The top of Gaularfjellet, 748 meters above sea level and some nice 68 kilometres of flat road to Sogndal.
The descent started with a potential fatal accident. I had strapped the handlebar bag wrong in the morning and the brake on the front wheel did not work. I finally managed to stop the bike and strap the bag properly onto the handlebar. The whole incident really scared me. The following two pictures is from the descent down to the fjord.
Snow on the top of Gaularfjellet.
The famous zig-zag road on Gaularfjellet.
I reached the valley floor at the bottom of the descent and followed the valley down to the fjord. I followed the road along the fjords to the ferry at Dragsvik.
The fjords at Balestrand and Dragsvik (in the middle of the picture).
The ferries here is frequent so I took this short ten minutes journey over to Hella.
The fully kitted up bike at the ferry.
The 35 kilometres long road to Sogndal past Hermansverk and the other Leikanger followed the mighty Sognefjorden. This is the longest fjord in Norway and mainland Europe (only a fjord in Greenland is longer). It is also surrounded by big mountains. I was feeling fine along the pretty flat road to Sogndal.

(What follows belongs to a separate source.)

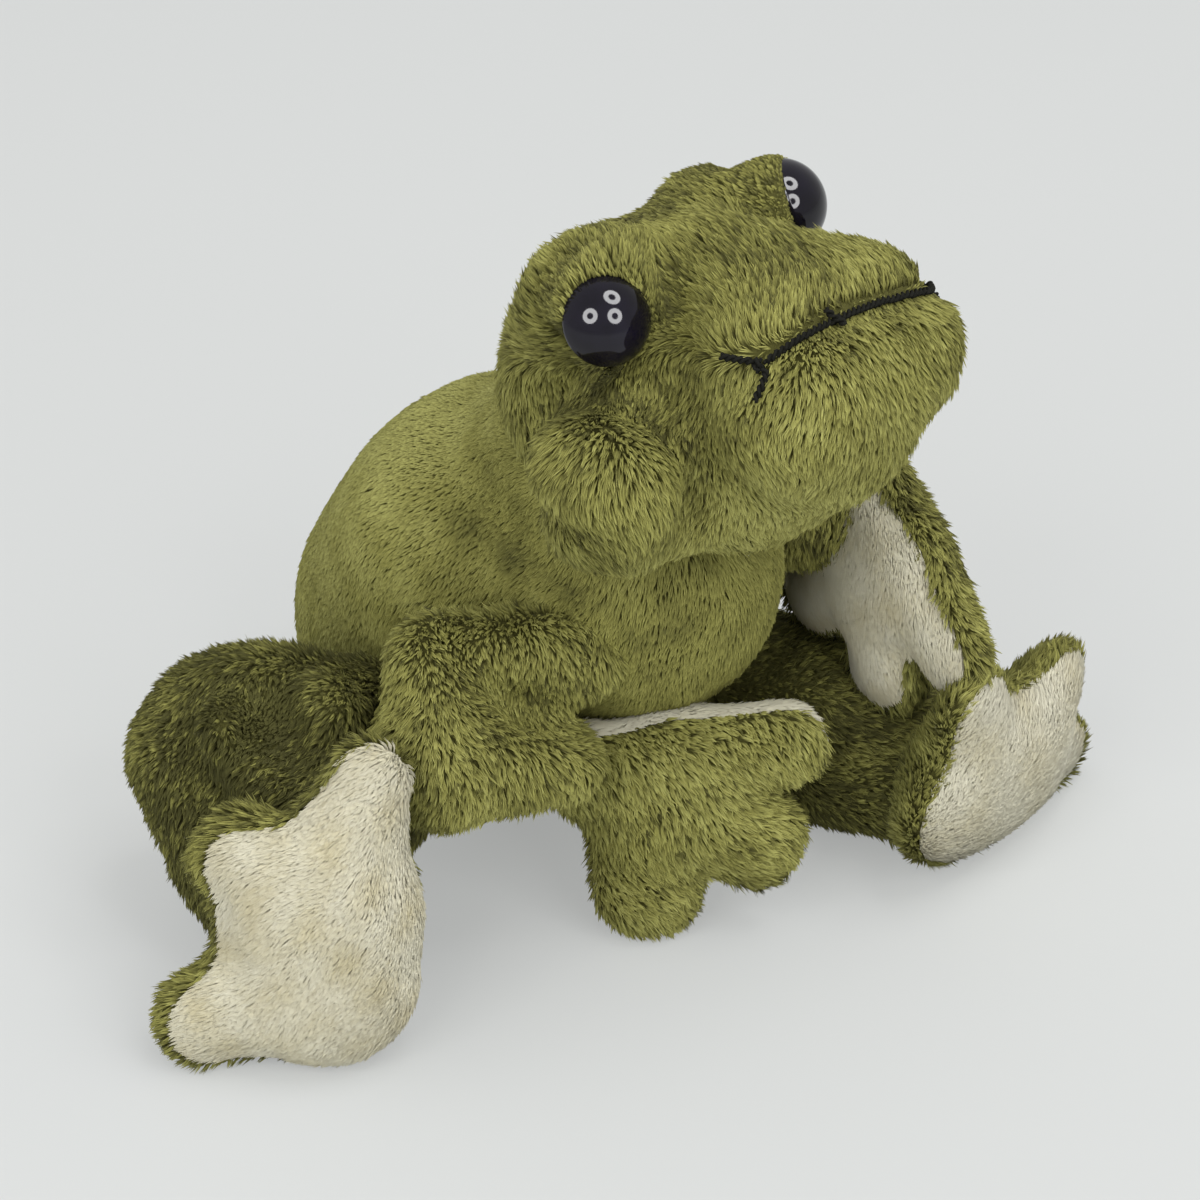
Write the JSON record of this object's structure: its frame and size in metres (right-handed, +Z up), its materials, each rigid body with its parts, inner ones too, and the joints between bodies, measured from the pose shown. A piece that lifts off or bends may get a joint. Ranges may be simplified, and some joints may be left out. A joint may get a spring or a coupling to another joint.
{
  "type": "plush frog",
  "caption": "Seated plush frog with a stuffed body and head, glossy domed eyes, a stitched mouth, folded limbs and webbed hands and feet with pale palms and soles.",
  "frame": {"origin": "the middle of the flat underside of the seat, on the surface that the frog sits on", "axes": "+Z up, -Y the way the frog faces, -X its right side"},
  "size_m": [0.1679, 0.1237, 0.1279],
  "materials": {
    "olive_plush": "short pile plush",
    "cream_plush": "short pile plush",
    "eye_black": "polished",
    "mouth_thread": "twisted thread",
    "fibre_fill": "loose polyester fibre",
    "bean_cloth": "woven pouch",
    "washer_plastic": "moulded"
  },
  "bodies": {
    "body": {"body_cover": "olive_plush", "body_stuffing": "fibre_fill", "seat_bean_bag": "bean_cloth"},
    "head": {"head_cover": "olive_plush", "head_stuffing": "fibre_fill", "mouth_thread": "mouth_thread", "eye_right": "eye_black", "eye_washer_right": "washer_plastic", "mouth_corner_thread_right": "mouth_thread", "eye_left": "eye_black", "eye_washer_left": "washer_plastic", "mouth_corner_thread_left": "mouth_thread"},
    "arm_right": {"arm_cover_right": "olive_plush", "arm_stuffing_right": "fibre_fill"},
    "hand_right": {"hand_cover_right": "olive_plush", "palm_panel_right": "cream_plush", "hand_stuffing_right": "fibre_fill"},
    "leg_right": {"leg_cover_right": "olive_plush", "leg_stuffing_right": "fibre_fill"},
    "foot_right": {"foot_cover_right": "olive_plush", "sole_panel_right": "cream_plush", "foot_stuffing_right": "fibre_fill"},
    "arm_left": {"arm_cover_left": "olive_plush", "arm_stuffing_left": "fibre_fill"},
    "hand_left": {"hand_cover_left": "olive_plush", "palm_panel_left": "cream_plush", "hand_stuffing_left": "fibre_fill"},
    "leg_left": {"leg_cover_left": "olive_plush", "leg_stuffing_left": "fibre_fill"},
    "foot_left": {"foot_cover_left": "olive_plush", "sole_panel_left": "cream_plush", "foot_stuffing_left": "fibre_fill"}
  },
  "joints": [
    {"name": "neck_seam", "type": "hinge", "parent": "body", "child": "head", "pos_m": [0, -0.04066, 0.08206], "axis": [0, -0.5, 0.866], "range_deg": [-20, 20]},
    {"name": "shoulder_seam_right", "type": "hinge", "parent": "body", "child": "arm_right", "pos_m": [-0.02006, -0.05018, 0.05461], "axis": [-1, 0, 0], "range_deg": [0, 20]},
    {"name": "wrist_seam_right", "type": "hinge", "parent": "arm_right", "child": "hand_right", "pos_m": [-0.02081, -0.04684, 0.0318], "axis": [0.289, -0.0506, 0.956], "range_deg": [-12, 12]},
    {"name": "hip_seam_right", "type": "hinge", "parent": "body", "child": "leg_right", "pos_m": [-0.04065, -0.02235, 0.03273], "axis": [0, 0, -1], "range_deg": [0, 15]},
    {"name": "ankle_seam_right", "type": "hinge", "parent": "leg_right", "child": "foot_right", "pos_m": [-0.07104, -0.04074, 0.0062], "axis": [0.7071, -0.7071, 0], "range_deg": [0, 20]},
    {"name": "shoulder_seam_left", "type": "hinge", "parent": "body", "child": "arm_left", "pos_m": [0.02766, -0.03357, 0.0547], "axis": [-1, 0, 0], "range_deg": [0, 20]},
    {"name": "wrist_seam_left", "type": "hinge", "parent": "arm_left", "child": "hand_left", "pos_m": [0.03939, -0.05782, 0.06818], "axis": [-0.0924, -0.8439, 0.5285], "range_deg": [-12, 12]},
    {"name": "hip_seam_left", "type": "hinge", "parent": "body", "child": "leg_left", "pos_m": [0.02957, -0.02921, 0.01751], "axis": [0, 0, 1], "range_deg": [0, 15]},
    {"name": "ankle_seam_left", "type": "hinge", "parent": "leg_left", "child": "foot_left", "pos_m": [0.02781, -0.08034, 0.02237], "axis": [-0.1163, 0.165, -0.9794], "range_deg": [0, 20]}
  ]
}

From Sogndal, I climbed up the Sogndalsdalen valley to a lake called Dalavatnet at 400 meters above sea level. The climb was hard along the old road.
Looking over Dalavatnet towards my final destination.
I reached the final destination in the afternoon after 1000 km of hard cycling. A 14 days holiday followed.
This is a hard tour in the fjords of Norway. I could had made it harder if I had not avoided some pretty big mountains on part 2 of the tour.
This tour was done in 1990 and some tunnels has replaced the ferries around Kristiandsund. These tunnels has made this area less interesting. I would still recommend Atlanterhavsveien though.
The Smørhavn to Florø ferry has also closed down and been replaced with some new roads. It is called progress, but progress in this area makes the lives of us cyclists a bit difficult. I sort of miss the ferries from that time which has been closed down due to progress. But I guess I am just an old, grumpy man. Anyway, this area and this route is recommended.